At the bottom of the canyon finally, we crossed the river, a raging torrent at this time of year, on a homemade iron bridge. The first thing we saw was Luke’s plane, a Pilatus Porter. It’s a short-take-off-and-landing (STOL) craft, and the only plane that could land in that canyon. Built like a bulldozer, with fat grippy tires and an enormous engine, it could take off in its own length and land in a hundred feet. Not pretty, not fancy, but perfectly designed to get into this one ranch.
Beyond the plane was the main ranch house (with a Landcruiser parked beside it). Luke collected wooden cabins from all over the mountain west, transported them to his ranches (usually this one) and rebuilt them, but this ranch house was different. In front, in all its white Orthodox glory was a perfect replica of the Polish Pavilion from the 1904 World Exposition in St Louis, with its onion domes and hipped roof.
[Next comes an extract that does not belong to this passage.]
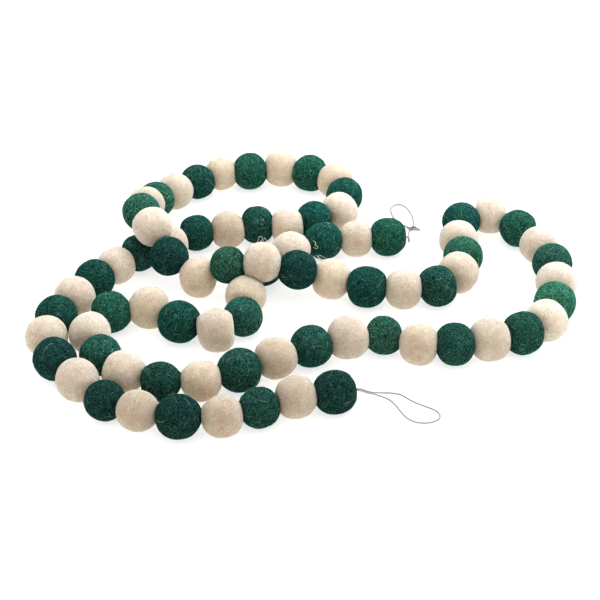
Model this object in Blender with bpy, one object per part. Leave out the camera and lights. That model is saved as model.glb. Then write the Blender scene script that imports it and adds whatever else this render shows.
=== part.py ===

This contained the ranch kitchen, the whole building. The rest of the ranch house was a collection of pristinely restored log cabins joined together and stretching back to the river bank, where there was a porch from which you could engage in fly fishing in the mountain stream.
We had lunch, us visitors, he and his wife and the new baby, the nanny, the ranch manager and his wife and the pilot (who longed to be back in Switzerland). Luke told us of offering to loan BP the only ship in the world large enough to store the oil they had pumped up from the leak in the Gulf, a ship he happened to own. BP turned down his offer. Later he stole BP’s chairman to run his own company, and ended up leasing the ship to BP anyway for a fortune.
After lunch, we took off to see his newest cabin. We (my wife and I) traveled pillion on Luke’s two electric ATVs. Most of his ranch was inside the National Forest, where motorized vehicles weren’t allowed, so this was a barely legal wheeze to get around this restriction. The new cabin was, like all the others, rugged, rustic and pristine, and it sat on the edge of the river. It had iron bars on the windows and a thick wooden door from an antique beer fridge. “Grizzlies” said Luke. Inside, Persian carpet on the rough wood floor, piles of art books, handmade furniture from ranch buildings and a huge four poster with a thick down mattress, comforter and Navajo blanket. Roughing it in the mountain west.
For all his wealth and influence, I had something Luke didn’t have. Cuban cigars. Montecristos. The best. I gave him a pack, and his gratitude was genuine and enormous. It was nice to know I could do something for a guy who had more money than God.